In one of the hearings, Sarah got defensive. It had been put to her by one of the panelists that what she did amounted to committing murder of 1000 innocent children. She retorted that in the contrary, she had saved more than a thousand lives through the abortions. According to her, she saved 1000 women who were faced with execution. The women, she said, would later give birth to many more children.  

In tears, a distraught Sarah implored the panelists to see the good side of her actions. She explained that saving lives is the cardinal principle of medicine and appreciated that fact better than anyone. But they were as hard as a stone.   

There was one woman who had gotten wind of the ugly turn of events against Sarah. She, like Sarah, had settled and gotten married in the US. Her marriage had rewarded her with three children. Sarah had helped her abort in the Nazi camp. She approached Sarah and volunteered to testify in her favour but Sarah declined the offer saying this was contrary to professional ethics. She had already defended herself enough and felt that the medical board could do as they wished. 

But the woman had other ideas. She decided not push Sarah further but worked on a plan to walk into the venue of the next hearing uninvited. While the panel sat to read their verdict the woman walked into the room to the surprise of everyone. Sarah was perplexed. She did not want to appear to be canvassing among fellow evacuees for support. The panelists looked at each other and you could tell they were perturbed by the turn of events.

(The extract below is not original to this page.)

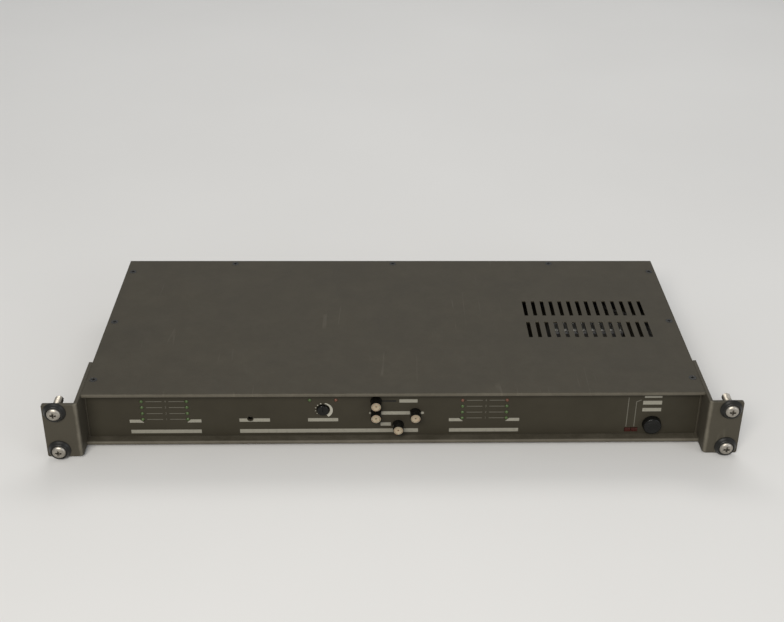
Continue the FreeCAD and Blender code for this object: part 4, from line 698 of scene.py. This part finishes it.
# The crescent is the strip between two circles. The outer one sits to the lower right, so the strip widens
# clockwise.
CRESCENT_RADIUS, CRESCENT_SHIFT, CRESCENT_INNER, CRESCENT_SPAN = 6.3, 0.6, 0.8, (16, 150)
start()
bpy.ops.mesh.primitive_circle_add(vertices=KNOB_SIDES, radius=CRESCENT_RADIUS * MM,
                                  rotation=(math.pi / 2, 0, 0),
                                  location=((LEVEL[0] + CRESCENT_SHIFT) * MM, (PANEL_FACE - INK_THICK) * MM,
                                            (LEVEL[1] - CRESCENT_SHIFT) * MM))
dial = bpy.context.object
bpy.ops.object.transform_apply()
bpy.ops.object.mode_set(mode="EDIT")
bpy.ops.mesh.select_mode(type="EDGE")
bpy.ops.mesh.select_all(action="SELECT")
bpy.ops.mesh.extrude_region_move(
    TRANSFORM_OT_translate={"value": (-CRESCENT_SHIFT * MM, 0, CRESCENT_SHIFT * MM)})
bpy.ops.transform.resize(value=(CRESCENT_INNER, 1, CRESCENT_INNER),
                         center_override=(LEVEL[0] * MM, 0, LEVEL[1] * MM))


def bearing(face):
    """How far round the dial a face lies, in degrees clockwise from the top."""
    middle = face.calc_center_median()
    return math.degrees(math.atan2(middle.x - LEVEL[0] * MM, middle.z - LEVEL[1] * MM)) % 360


pick(dial, "faces", lambda f: not CRESCENT_SPAN[0] < bearing(f) < CRESCENT_SPAN[1])
bpy.ops.mesh.delete(type="FACE")
bpy.ops.mesh.select_all(action="SELECT")
bpy.ops.mesh.extrude_region_move(TRANSFORM_OT_translate={"value": (0, INK_THICK * 0.95 * MM, 0)})
bpy.ops.mesh.select_all(action="SELECT")
bpy.ops.mesh.normals_make_consistent(inside=False)
start()
DOT_CIRCLE, SMALLEST_DOT, DOT_GROWTH = 5.3, 0.32, 0.04
FIRST_DOT, DOT_SPACING = -128, 28  # degrees clockwise from the top
dots = []
for step in range(5):
    degrees, radius = FIRST_DOT + DOT_SPACING * step, SMALLEST_DOT + DOT_GROWTH * step
    x = LEVEL[0] + DOT_CIRCLE * math.sin(math.radians(degrees))
    z = LEVEL[1] + DOT_CIRCLE * math.cos(math.radians(degrees))
    dots.append(turned([(radius * 0.8, PANEL_FACE - INK_THICK), (radius, PANEL_FACE - INK_THICK * 0.7),
                        (radius, PANEL_FACE - INK_CLEAR)], x, z, 24))
finished(joined([dial, *dots]), "level_dial", white_ink)

# ---------------------------------------------------------------- trimmer
# A black trimmer with a cream rotor on the front board, reached with a screwdriver through the panel.
coat(gloss_black, "trim_pot_body")
coat(cream, "trim_rotor")

# ---------------------------------------------------------------- lamps
# Small round-nosed lamps of tinted resin, unlit, reach through the panel from the front board. Two oblong
# dark red ones lie side by side to the left of the power button.


def lens(name, deep, pale, haze):
    """Tinted cast resin, milky rather than clear."""
    resin = Finish(name, metallic=0.0, specular_ior_level=0.3, transmission_weight=0.25, ior=1.5,
                   coat_roughness=0.2, coat_weight=0.12)
    cloud = resin.noise(900.0, 3.0)
    resin.set(base_color=resin.mix(cloud, deep, pale), roughness=haze + cloud * 0.12)
    resin.bump(cloud, 0.00001)
    return resin


green_lens = lens("green_lens", (0.048, 0.092, 0.024), (0.09, 0.145, 0.043), 0.38)
red_lens = lens("red_lens", (0.135, 0.044, 0.024), (0.19, 0.068, 0.037), 0.38)
dark_red_lens = lens("dark_red_lens", (0.038, 0.0075, 0.005), (0.062, 0.0125, 0.008), 0.3)
coat(green_lens, "input_lamps", "output_lamps")
coat(red_lens, "red_lamps")
coat(dark_red_lens, "status_lamps")

# ---------------------------------------------------------------- black mouldings and plated parts
# Glass-filled nylon makes the switch and socket mouldings; contacts are tinned brass, nuts are zinc plated.
nylon = Finish("black_nylon", metallic=0.0, specular_ior_level=0.45)
nylon_soft = nylon.rounded(0.0003)
nylon_grain = nylon.noise(1800.0, 3.0)
nylon_cloud = nylon.noise(90.0, 4.0)
nylon.set(base_color=nylon.mix(nylon_cloud, (0.014, 0.0142, 0.0145), (0.026, 0.026, 0.0265)),
          roughness=0.42 + nylon_grain * 0.22)
nylon.bump(nylon_grain, 0.00003, nylon_soft)
coat(gloss_black, "fuse_cap", "ground_switch_slider")
coat(nylon, "button_switch_bodies", "power_switch_body", "level_pot_body", "op_amp_chips",
     "voltage_regulators", "ribbon_headers", "input_socket_inserts", "mains_inlet", "fuse_holder")

zinc = plated("zinc_plate", (0.48, 0.475, 0.44), 0.32, 0.2)
coat(zinc, "ear_screws", "ear_nuts", "inner_screws", "ground_switch_body", "transformer_frame",
     "input_latch_1", "input_latch_2")

# The earth post is a threaded stud with a star washer and a finger nut.
REAR_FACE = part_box("rear_panel")[1].y / MM
NUT_SIDES, STAR_SIDES = 72, 32
post_low, post_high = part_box("ground_post")
post_x = (post_low.x + post_high.x) / 2 / MM
post_start, post_end = post_low.y / MM, post_high.y / MM
shank = turned([(1.2, post_start), (1.7, post_start + 0.5), (1.7, post_end - 0.5), (1.2, post_end)],
               post_x, 0, 32)
nut = turned(set_back(REAR_FACE, [(2.0, 1.0), (4.1, 1.0), (4.9, 1.5), (4.9, 3.5), (4.3, 4.0), (2.9, 4.0),
                                  (2.1, 3.5)]), post_x, 0, NUT_SIDES)
fluted(nut, post_x, 0, NUT_SIDES, 0.25)
star = turned(set_back(REAR_FACE, [(2.2, 0.1), (5.0, 0.1), (5.0, 0.8), (2.2, 0.8)]), post_x, 0, STAR_SIDES)
fluted(star, post_x, 0, STAR_SIDES, 0.7)
post = joined([shank, thread(1.65, 2.0, 0.7, 20, post_start + 0.6, post_x), nut, star])
finished(post, "earth_post_and_nut", zinc, stands_for=["ground_post"])

tinned = plated("tinned_contacts", (0.72, 0.70, 0.62), 0.25)
coat(tinned, "socket_contacts", "inlet_blades")
brass = plated("brass_pillars", (0.72, 0.53, 0.27), 0.28)
coat(brass, "standoffs")
shell = plated("satin_shell", (0.36, 0.355, 0.335), 0.36, 0.12)
coat(shell, "input_sockets", "output_sockets")
aluminium = plated("extruded_aluminium", (0.62, 0.62, 0.62), 0.42)
coat(aluminium, "heat_sink")

# ---------------------------------------------------------------- rear marks and label plate
# Two plain numbers are printed above each pair of sockets, with a line between them and another below. The
# ground switch has two numbers and the fuse a line. A thin aluminium label plate, left blank, is held by
# four rivets.
SOCKET_PAIRS = [(-185.0, -150.0), (-105.0, -70.0)]
SOCKET_MARK_ROW, LINE_WIDTH, LINE_CORNER = 17.8, 0.5, 0.1
UPPER_LINE_INSET, LOWER_LINE_OVERHANG = 4, 13  # from the middles of the two sockets
SOCKET_NUMBER_SIZE, SWITCH_NUMBER_SIZE = 3.4, 3.0
SWITCH_NUMBERS, SWITCH_NUMBER_ROW = {"0": -29, "1": -35}, -8.4
FUSE_LINE, FUSE_LINE_ROW = (116.0, 134.0), -10.5
rear_ink = REAR_FACE + INK_CLEAR
rear_number = REAR_FACE + INK_THICK / 2
rear_marks = []
for pair in SOCKET_PAIRS:
    for number, x in zip("12", pair):
        rear_marks.append(numeral(number, x, SOCKET_MARK_ROW, SOCKET_NUMBER_SIZE, rear_number, math.pi))
    rear_marks.append(printed((pair[0] + UPPER_LINE_INSET, pair[1] - UPPER_LINE_INSET), SOCKET_MARK_ROW,
                              LINE_WIDTH, LINE_CORNER, rear_ink))
    rear_marks.append(printed((pair[0] - LOWER_LINE_OVERHANG, pair[1] + LOWER_LINE_OVERHANG),
                              -SOCKET_MARK_ROW, LINE_WIDTH, LINE_CORNER, rear_ink))
rear_marks.append(printed(FUSE_LINE, FUSE_LINE_ROW, LINE_WIDTH, LINE_CORNER, rear_ink))
rear_marks += [numeral(number, x, SWITCH_NUMBER_ROW, SWITCH_NUMBER_SIZE, rear_number, math.pi)
               for number, x in SWITCH_NUMBERS.items()]
finished(joined(rear_marks), "rear_marks", pale_ink)

PLATE, PLATE_HALF_HEIGHT, PLATE_FRONT, PLATE_CORNER = (15.0, 61.0), 9.5, 0.4, 1.6
RIVET_INSET, RIVET_HALF_HEIGHT = 3, 6.5
label = boxed(PLATE, (REAR_FACE + 0.005, REAR_FACE + PLATE_FRONT), (-PLATE_HALF_HEIGHT, PLATE_HALF_HEIGHT))
pick(label, "edges", along_y)
bpy.ops.mesh.bevel(offset=PLATE_CORNER * MM, segments=6)
start()
softened(label, 0.12)
foil = plated("brushed_label_foil", (0.34, 0.335, 0.32), 0.4, 0.1)
rivet_rings = set_back(REAR_FACE, [(0.3, 1.1), (0.8, 1.0), (1.15, 0.75), (1.3, 0.4), (1.3, 0.1)])
rivets = [turned(rivet_rings, x, z, 32)
          for x in (PLATE[0] + RIVET_INSET, PLATE[1] - RIVET_INSET)
          for z in (-RIVET_HALF_HEIGHT, RIVET_HALF_HEIGHT)]
finished(joined([label, *rivets]), "blank_label_plate", foil)

# ---------------------------------------------------------------- circuit boards
# The boards are glass fibre under green solder mask. What stands on them and between them shows through the
# vents: sleeved capacitors, ribbon cable, the transformer's stack and taped coil, its wires and the fuse.
board = Finish("solder_mask", metallic=0.0, specular_ior_level=0.5)
weave = board.noise(1200.0, 2.0, stretch=(1.0, 4.0, 1.0))
board.set(base_color=board.mix(weave, (0.010, 0.055, 0.028), (0.018, 0.080, 0.040)),
          roughness=0.32 + weave * 0.1)
board.bump(weave, 0.00002)
coat(board, "front_board", "main_board")

sleeve = Finish("capacitor_sleeve", metallic=0.0)
sleeve_cloud = sleeve.noise(200.0, 3.0)
sleeve.set(base_color=sleeve.mix(sleeve_cloud, (0.012, 0.016, 0.03), (0.02, 0.026, 0.045)),
           roughness=0.3 + sleeve_cloud * 0.1)
sleeve.bump(sleeve_cloud, 0.00001)
coat(sleeve, "filter_capacitors")
ribbon = Finish("ribbon_cable_grey", metallic=0.0)
ribbon_cloud = ribbon.noise(400.0, 3.0)
ribbon.set(base_color=ribbon.mix(ribbon_cloud, (0.33, 0.33, 0.33), (0.4, 0.4, 0.4)),
           roughness=0.5 + ribbon_cloud * 0.1)
ribbon.bump(ribbon_cloud, 0.00002)
coat(ribbon, "ribbon_cable")
steel = Finish("lamination_steel", metallic=0.8)
layers = steel.noise(300.0, 2.0, stretch=(0.02, 8.0, 0.02))
steel.set(base_color=steel.mix(layers, (0.09, 0.09, 0.095), (0.2, 0.2, 0.205)),
          roughness=0.45 + layers * 0.2)
steel.bump(layers, 0.00005)
coat(steel, "transformer_core")
tape = Finish("coil_tape", metallic=0.0)
tape_cloud = tape.noise(200.0, 3.0)
tape.set(base_color=tape.mix(tape_cloud, (0.55, 0.38, 0.06), (0.65, 0.47, 0.09)),
         roughness=0.35 + tape_cloud * 0.1)
tape.bump(tape_cloud, 0.00003)
coat(tape, "transformer_winding")
rubber = Finish("wire_sleeve", metallic=0.0)
rubber_cloud = rubber.noise(300.0, 3.0)
rubber.set(base_color=rubber.mix(rubber_cloud, (0.045, 0.043, 0.04), (0.065, 0.062, 0.058)),
           roughness=0.42 + rubber_cloud * 0.1)
rubber.bump(rubber_cloud, 0.00001)
coat(rubber, "mains_wires")
glass = Finish("fuse_glass", metallic=0.0, transmission_weight=0.7)
glass_cloud = glass.noise(300.0, 3.0)
glass.set(base_color=glass.mix(glass_cloud, (0.8, 0.82, 0.8), (0.9, 0.9, 0.88)),
          roughness=0.05 + glass_cloud * 0.05)
coat(glass, "mains_fuse")

# ---------------------------------------------------------------- floor, light and camera
# A pale studio floor, a large soft key light from the front left, a weaker fill from the right and a strip
# of light from behind.
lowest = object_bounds()[0][2]
start()
bpy.ops.mesh.primitive_plane_add(size=9.0, location=(0, 0, lowest - 0.0002))
floor = bpy.context.object
bpy.ops.object.transform_apply()
floor.name = "studio_floor"
pale = Finish("studio_floor", metallic=0.0, specular_ior_level=0.3)
pale_cloud = pale.noise(3.0, 4.0)
pale.set(base_color=pale.mix(pale_cloud, (0.66, 0.655, 0.64), (0.72, 0.715, 0.70)),
         roughness=0.6 + pale_cloud * 0.15)
floor.data.materials.append(pale.material)

world = bpy.data.worlds.new("studio")
bpy.context.scene.world = world
world.use_nodes = True
world.node_tree.nodes["Background"].inputs["Color"].default_value = (0.93, 0.96, 1.0, 1)
world.node_tree.nodes["Background"].inputs["Strength"].default_value = 0.38

for name, place, aim, size, power, colour in [
        ("key", (-0.45, -1.7, 1.55), (0, 0, 0), (1.3, 0.7), 42.0, (1.0, 0.96, 0.90)),
        ("fill", (1.6, -1.2, 0.7), (0, 0, 0), (1.1, 0.9), 8.0, (0.95, 0.97, 1.0)),
        ("rim", (0.2, 1.3, 1.3), (0, 0.05, 0), (1.8, 0.5), 9.0, (1.0, 0.98, 0.95))]:
    lamp = bpy.data.lights.new(name, "AREA")
    lamp.shape, lamp.size, lamp.size_y, lamp.energy, lamp.color = "RECTANGLE", *size, power, colour
    holder = bpy.data.objects.new(name, lamp)
    bpy.context.scene.collection.objects.link(holder)
    holder.location = place
    holder.rotation_euler = (Vector(aim) - Vector(place)).to_track_quat("-Z", "Y").to_euler()

VIEWPOINT = (-0.0140, -0.6684, 0.5027)
turn, tilt, lean = math.radians(2.28), math.radians(27.43), math.radians(1.10)
right = Vector((math.cos(turn), -math.sin(turn), 0))
ahead = Vector((math.sin(turn), math.cos(turn), 0))
gaze = ahead * math.cos(tilt) - Vector((0, 0, math.sin(tilt)))
above = ahead * math.sin(tilt) + Vector((0, 0, math.cos(tilt)))
across = right * math.cos(lean) + above * math.sin(lean)
upward = above * math.cos(lean) - right * math.sin(lean)
lens_data = bpy.data.cameras.new("camera")
lens_data.lens, lens_data.sensor_width = 54.5, 36.0
lens_data.shift_x, lens_data.shift_y = -0.033, -0.105
camera = bpy.data.objects.new("camera", lens_data)
bpy.context.scene.collection.objects.link(camera)
camera.matrix_world = Matrix.Translation(VIEWPOINT) @ Matrix((across, upward, -gaze)).transposed().to_4x4()
bpy.context.scene.camera = camera
bpy.context.scene.view_settings.view_transform = "Standard"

The woman told them she was not invited by anyone to the hearings. She said she thought that what she had to say could help the panel make an informed decision on the matter in question. Without giving the panel time to respond she stepped forward and started narrating how Sarah convinced her to abort and eventually saved her life. She told a harrowing account how fellow Jewish women whom she knew were executed in cold blood. In her own words, Sarah not only saved her life but also gave her the opportunity of having three wonderful children.
After the woman’s submission, the panel asked to be given time to go in camera for consultations. The matter, they said, was weighty and needed wider consultations in view of the new developments. They were gone for about half an hour. When they emerged they said that after much consideration and wide consultations the board had decided to give Sarah a license to practice medicine without any conditions.

Sarah was overjoyed. She could not believe it. She shot to her feet and hugged everyone, tears of joy rolling down her cheeks. She was full of gratitude to the panel and to the woman witness. She vowed to help millions of women deliver safely and with joy.

Be the judge. Did Sarah get away with murder? Is what she did professionally acceptable? Between her actions and the professional ethics she professed, what was on the side of life? At what point do professional ethics cease to apply?